The concept of networking is kind of like the concept of riding the biggest, scariest roller coaster at an amusement park. Engaging a stranger in initial conversation is kind of like the part of the roller coaster where you are being carried up and all you hear is the “clunk clink clunk clink clunk clink” of the belt carrying the roller coaster to the climax. It is similar because you are nervous for what will happen next. You have no clue how that person will react from you approaching them just like you have no clue how you will feel once hitting that huge drop on the roller coaster. For the most part, you will end up satisfied and happy that you reached out to that stranger because you not only proved something to yourself that you could do it, but you learned something new or made a new connection from doing so. Occasionally you will end up with a headache at the end (similar to a rusty old wooden roller coaster) because the stranger you reached out to is annoying and won’t stop talking about something you are not interested in. But never will you end up with a negative outcome from networking.

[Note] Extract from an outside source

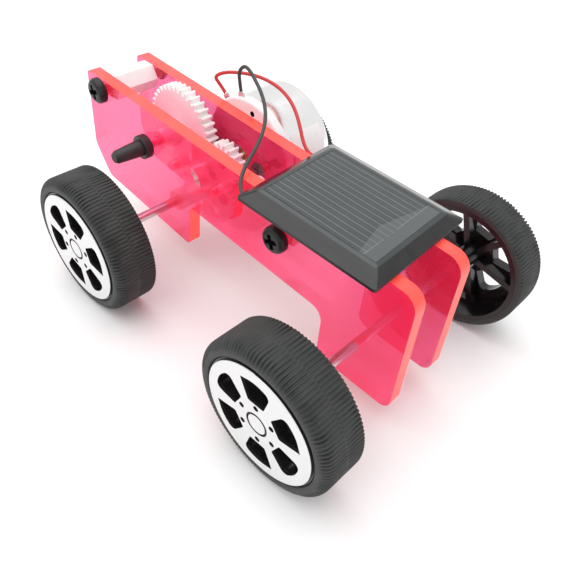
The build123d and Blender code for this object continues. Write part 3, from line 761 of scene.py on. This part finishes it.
# %% Floor
FLOOR_SIZE = 3.0
form = bmesh.new()
bmesh.ops.create_grid(form, x_segments=2, y_segments=2, size=FLOOR_SIZE / 2)
floor_mesh = bpy.data.meshes.new("floor")
form.to_mesh(floor_mesh)
form.free()
floor = bpy.data.objects.new("floor", floor_mesh)
bpy.context.scene.collection.objects.link(floor)
table_top = Finish("table_top")
floor_mesh.materials.append(table_top.done(table_top.glossy(base_color=grey(0.93), roughness=0.6)))
print("floor laid")

# %% Lights
LIGHT_PLACE = (-0.25, -0.10, 1.0)
LIGHT_WIDTH = 1.6
LIGHT_WATTS = 9.0
ROOM_BRIGHTNESS = 0.85
lamp = bpy.data.lights.new("ceiling_light", "AREA")
lamp.shape = "DISK"
lamp.size = LIGHT_WIDTH
lamp.energy = LIGHT_WATTS
ceiling_light = bpy.data.objects.new("ceiling_light", lamp)
ceiling_light.location = LIGHT_PLACE
bpy.context.scene.collection.objects.link(ceiling_light)
world = bpy.data.worlds.new("white_room")
bpy.context.scene.world = world
world.use_nodes = True
world.node_tree.nodes["Background"].inputs["Color"].default_value = grey(1.0)
world.node_tree.nodes["Background"].inputs["Strength"].default_value = ROOM_BRIGHTNESS
bpy.context.scene.view_settings.view_transform = "Standard"
print("lights on")

# %% [markdown]
# ## Camera
# The car is seen from its front left and from above, quite close, so the near wheel looks much
# larger than the far ones.

# %% Camera
CAMERA_PLACE = (0.07354, -0.07257, 0.09910)
CAMERA_AZIMUTH = 41.557
CAMERA_ELEVATION = 42.711
CAMERA_ROLL = 4.484
SENSOR_WIDTH = 36
FOCAL_LENGTH = 37.29
SHIFT = (0.0067, -0.0190)
lens = bpy.data.cameras.new("camera")
lens.sensor_width = SENSOR_WIDTH
lens.lens = FOCAL_LENGTH
lens.shift_x, lens.shift_y = SHIFT
lens.clip_start = 0.005
camera = bpy.data.objects.new("camera", lens)
turn = Matrix.Rotation(math.radians(CAMERA_AZIMUTH), 4, "Z")
lean = Matrix.Rotation(math.radians(90 - CAMERA_ELEVATION), 4, "X")
roll = Matrix.Rotation(math.radians(CAMERA_ROLL), 4, "Z")
camera.matrix_world = Matrix.Translation(CAMERA_PLACE) @ turn @ lean @ roll
bpy.context.scene.collection.objects.link(camera)
bpy.context.scene.camera = camera
print("camera at", CAMERA_PLACE)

Networking leads to careers, business partnerships, and friendships. These seem like outcomes people would seek in their lives, but why do most young professionals and college students employ networking only during times of desperation? To prove my point, think about the first two weeks of college. For the most part, every other freshman you met was super nice and friendly to you. Why? Because they (and you) were desperate for friends in a new and unusual environment. In a professional setting, attending alumni networking events and professional development seminars did not seem very attractive when you were happy in your job, but once the job started to become monotonous and you didn’t see yourself in a future at that company, those networking and development events became more attractive to attend. When you are less desperate to change, you are less likely to network.

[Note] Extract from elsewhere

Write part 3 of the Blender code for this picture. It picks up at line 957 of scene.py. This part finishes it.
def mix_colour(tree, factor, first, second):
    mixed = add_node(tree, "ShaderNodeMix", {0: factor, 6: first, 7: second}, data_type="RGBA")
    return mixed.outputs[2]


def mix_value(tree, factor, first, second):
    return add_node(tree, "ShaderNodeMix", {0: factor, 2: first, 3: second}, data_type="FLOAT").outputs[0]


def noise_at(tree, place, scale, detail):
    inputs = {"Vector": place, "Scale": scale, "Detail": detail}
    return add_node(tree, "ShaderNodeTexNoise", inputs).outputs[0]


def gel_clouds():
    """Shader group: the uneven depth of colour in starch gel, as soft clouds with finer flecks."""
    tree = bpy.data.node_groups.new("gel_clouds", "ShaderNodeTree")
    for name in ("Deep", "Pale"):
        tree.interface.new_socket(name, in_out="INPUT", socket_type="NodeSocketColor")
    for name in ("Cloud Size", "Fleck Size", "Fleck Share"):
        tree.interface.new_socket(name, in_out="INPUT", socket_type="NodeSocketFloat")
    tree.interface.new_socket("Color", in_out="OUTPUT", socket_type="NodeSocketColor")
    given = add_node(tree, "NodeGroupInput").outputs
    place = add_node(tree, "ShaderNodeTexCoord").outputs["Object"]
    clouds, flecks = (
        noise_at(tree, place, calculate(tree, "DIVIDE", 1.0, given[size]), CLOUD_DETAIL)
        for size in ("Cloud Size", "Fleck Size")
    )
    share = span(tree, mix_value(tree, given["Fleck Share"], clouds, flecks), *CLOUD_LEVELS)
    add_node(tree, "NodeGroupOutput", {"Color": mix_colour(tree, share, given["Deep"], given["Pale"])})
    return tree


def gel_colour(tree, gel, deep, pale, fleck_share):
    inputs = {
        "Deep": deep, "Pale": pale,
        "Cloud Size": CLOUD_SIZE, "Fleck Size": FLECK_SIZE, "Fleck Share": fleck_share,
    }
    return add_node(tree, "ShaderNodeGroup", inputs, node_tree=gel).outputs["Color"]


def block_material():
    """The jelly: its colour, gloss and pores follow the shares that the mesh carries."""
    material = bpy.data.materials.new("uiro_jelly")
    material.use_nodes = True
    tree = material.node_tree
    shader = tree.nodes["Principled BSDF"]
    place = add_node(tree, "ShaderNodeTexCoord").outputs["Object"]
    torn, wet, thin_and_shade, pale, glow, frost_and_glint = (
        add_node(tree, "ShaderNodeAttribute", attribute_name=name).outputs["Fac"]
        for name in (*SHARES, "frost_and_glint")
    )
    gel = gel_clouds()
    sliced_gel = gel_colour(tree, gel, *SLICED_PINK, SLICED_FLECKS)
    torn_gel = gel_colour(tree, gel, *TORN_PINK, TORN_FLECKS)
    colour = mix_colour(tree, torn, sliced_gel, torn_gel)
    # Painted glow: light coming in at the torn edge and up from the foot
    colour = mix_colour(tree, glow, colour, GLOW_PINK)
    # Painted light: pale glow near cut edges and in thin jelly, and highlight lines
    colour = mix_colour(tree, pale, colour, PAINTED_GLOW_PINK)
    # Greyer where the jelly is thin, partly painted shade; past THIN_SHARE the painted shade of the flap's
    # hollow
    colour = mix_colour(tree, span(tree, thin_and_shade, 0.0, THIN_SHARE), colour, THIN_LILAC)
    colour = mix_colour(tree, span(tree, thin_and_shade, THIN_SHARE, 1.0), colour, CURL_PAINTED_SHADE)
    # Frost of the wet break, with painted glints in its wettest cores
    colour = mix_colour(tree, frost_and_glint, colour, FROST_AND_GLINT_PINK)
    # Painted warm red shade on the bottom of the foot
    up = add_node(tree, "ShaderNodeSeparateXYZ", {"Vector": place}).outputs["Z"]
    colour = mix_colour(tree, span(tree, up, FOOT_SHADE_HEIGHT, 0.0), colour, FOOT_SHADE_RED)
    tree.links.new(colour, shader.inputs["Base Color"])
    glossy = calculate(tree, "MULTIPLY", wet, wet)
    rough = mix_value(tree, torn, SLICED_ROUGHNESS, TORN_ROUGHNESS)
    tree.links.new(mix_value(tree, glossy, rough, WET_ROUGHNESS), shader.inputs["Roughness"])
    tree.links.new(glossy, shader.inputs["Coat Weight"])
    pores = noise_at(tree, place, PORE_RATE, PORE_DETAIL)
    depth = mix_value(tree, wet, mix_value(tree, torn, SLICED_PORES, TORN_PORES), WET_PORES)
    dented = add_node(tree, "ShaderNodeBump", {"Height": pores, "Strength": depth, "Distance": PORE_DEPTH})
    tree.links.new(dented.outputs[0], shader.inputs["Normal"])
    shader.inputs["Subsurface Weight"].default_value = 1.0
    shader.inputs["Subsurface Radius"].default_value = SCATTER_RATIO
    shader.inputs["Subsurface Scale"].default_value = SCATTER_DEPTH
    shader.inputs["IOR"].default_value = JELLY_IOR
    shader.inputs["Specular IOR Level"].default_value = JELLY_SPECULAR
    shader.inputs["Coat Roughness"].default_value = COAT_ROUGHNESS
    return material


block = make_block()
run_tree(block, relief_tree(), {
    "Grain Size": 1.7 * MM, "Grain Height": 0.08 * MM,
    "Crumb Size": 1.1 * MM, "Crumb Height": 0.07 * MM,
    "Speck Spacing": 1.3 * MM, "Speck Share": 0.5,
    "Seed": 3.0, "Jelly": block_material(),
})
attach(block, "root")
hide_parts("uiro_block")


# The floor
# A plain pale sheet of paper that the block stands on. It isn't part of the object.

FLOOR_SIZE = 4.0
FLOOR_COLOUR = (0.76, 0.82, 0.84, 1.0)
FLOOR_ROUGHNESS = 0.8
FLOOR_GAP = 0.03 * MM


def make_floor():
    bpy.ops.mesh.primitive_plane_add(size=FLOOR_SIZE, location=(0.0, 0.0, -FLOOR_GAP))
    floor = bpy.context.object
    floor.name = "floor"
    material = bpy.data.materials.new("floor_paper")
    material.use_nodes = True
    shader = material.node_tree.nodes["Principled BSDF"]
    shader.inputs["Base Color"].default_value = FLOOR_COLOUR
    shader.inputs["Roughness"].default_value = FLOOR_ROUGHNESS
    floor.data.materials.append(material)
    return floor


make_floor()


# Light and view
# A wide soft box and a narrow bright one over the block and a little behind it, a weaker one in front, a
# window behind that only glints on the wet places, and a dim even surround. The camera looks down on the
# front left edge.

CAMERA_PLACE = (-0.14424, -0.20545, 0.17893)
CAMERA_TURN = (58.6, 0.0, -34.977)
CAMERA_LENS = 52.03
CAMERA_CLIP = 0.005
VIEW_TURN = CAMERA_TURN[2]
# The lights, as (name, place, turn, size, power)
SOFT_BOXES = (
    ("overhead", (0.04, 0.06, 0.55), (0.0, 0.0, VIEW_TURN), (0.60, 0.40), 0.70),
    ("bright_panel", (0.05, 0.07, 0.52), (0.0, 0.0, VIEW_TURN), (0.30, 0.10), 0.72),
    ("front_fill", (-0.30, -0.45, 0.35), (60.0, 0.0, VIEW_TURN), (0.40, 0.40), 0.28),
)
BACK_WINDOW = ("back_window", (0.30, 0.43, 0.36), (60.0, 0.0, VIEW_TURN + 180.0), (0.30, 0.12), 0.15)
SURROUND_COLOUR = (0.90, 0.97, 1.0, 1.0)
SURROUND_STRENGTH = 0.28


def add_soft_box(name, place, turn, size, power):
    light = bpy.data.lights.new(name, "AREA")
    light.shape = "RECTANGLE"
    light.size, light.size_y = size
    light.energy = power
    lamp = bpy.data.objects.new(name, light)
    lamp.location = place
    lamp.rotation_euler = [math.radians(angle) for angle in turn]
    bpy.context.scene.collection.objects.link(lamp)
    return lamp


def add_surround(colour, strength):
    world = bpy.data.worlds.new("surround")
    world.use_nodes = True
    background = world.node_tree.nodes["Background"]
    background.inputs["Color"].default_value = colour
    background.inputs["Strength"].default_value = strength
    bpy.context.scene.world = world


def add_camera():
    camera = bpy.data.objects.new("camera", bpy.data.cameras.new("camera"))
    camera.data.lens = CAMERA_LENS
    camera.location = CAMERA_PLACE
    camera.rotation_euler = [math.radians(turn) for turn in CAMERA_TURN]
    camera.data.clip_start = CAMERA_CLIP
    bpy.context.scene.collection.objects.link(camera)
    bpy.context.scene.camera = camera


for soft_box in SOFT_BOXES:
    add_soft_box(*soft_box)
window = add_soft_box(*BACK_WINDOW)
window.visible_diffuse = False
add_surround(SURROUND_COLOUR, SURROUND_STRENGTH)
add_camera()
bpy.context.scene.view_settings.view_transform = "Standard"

This is not to say that all young professionals and college students only network in times of desperation, but a large quantity of us do.


The trick is to look at networking like this: networking is not a transaction. There is no clear outcome of what will occur from taking the time to speak with somebody. Just because a person’s expertise or insight does not interest you now, does not mean that their knowledge is worthless to you. Young professionals and college students know that some of the outcomes from networking include landing careers, business partnerships, and friendships, but those don’t typically stem from the first meeting one has with a stranger. More likely than not, it is a person recommending you to meet someone else that they know. Therefore, as opposed to trying to attempt the home run of landing a job from a stranger you met at a cocktail party, a better tactic could be to just build a positive working relationship where they know about you and what you are looking for and potentially recommending somebody for you to connect with. Recommendations are one of the leading ways people land careers. You can’t receive any recommendations if you don’t go out and network.


In the end, networking is something that should be done all of the time by everyone (especially young professionals and college students). Keeping a keen track of those you are connected with is important because although you may not value a person’s expertise now, you may value it later. Plus, if you are only networking when you are desperate, it is very likely evident to the other person you are speaking with that you are desperate. Those that want to work with desperate people want to work with desperate people because they are likely desperate themselves to work with anyone. It is ironic how desperate people attract other desperate people because desperate people are the last types of people a desperate person is trying to attract.